Logan (36:13): That's where I'm at. Finishing my program, I should probably look for jobs that fit what I'm trying to do. Maybe not super high paying right out of college, but something good in San Francisco, New York, Austin - places with scenes that benefit from what I do. I can look for jobs in all of them and see where one lands and feels right.
Andrew (37:08): Don't get too distracted between options. Do you journal?
Logan (37:34): I don't have a journaling practice, but I use Twitter and other places like a journal - expressing thoughts, questions, responding to things people say.

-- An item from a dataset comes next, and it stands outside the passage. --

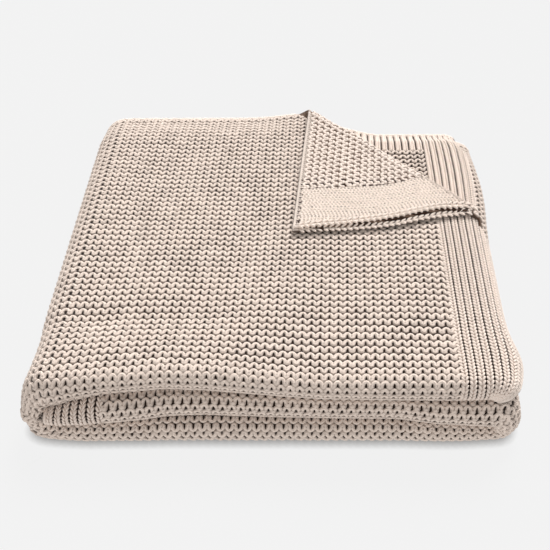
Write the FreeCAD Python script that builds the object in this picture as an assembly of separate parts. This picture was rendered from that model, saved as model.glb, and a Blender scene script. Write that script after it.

Andrew (37:38): Two things will help: First, proper journaling - just to yourself, not socially. When you journal, you're talking with yourself. If you talk to yourself out loud, you get into loops. On paper, you notice the loops and move on, getting through a lot quickly and reaching clarity.
Second, conversations like this with someone who can coach you - someone successful, stable, with good judgment who's brutally strategic.
You're considering many options right now and aren't sure. There isn't necessarily one correct option. You need another five to ten hours working through all these options, playing out every scenario. It's work - like writing a novel. You need to write out all your possible life stories based on where you are now, and be non-delusional about what's possible.
Laying out all those pathways will take many hours of discussion, but I think it would be really helpful.
Logan (40:18): That's great. It's funny you mention approaching it like a novel - for my research project, I've developed a framework that's like telling a story about how different things relate to each other. Many of the nodes are like characters in my life story going in different directions. I'm separating them out, understanding them as their own directions and getting clarity on those.
Andrew (40:56): Especially social conversations will help a lot. Try to have more conversations, and do that with yourself through journaling too.
Logan (41:25): This was very helpful. Thank you for the clarity and direction. There are a lot of seeds of thought that are going to grow into good directions.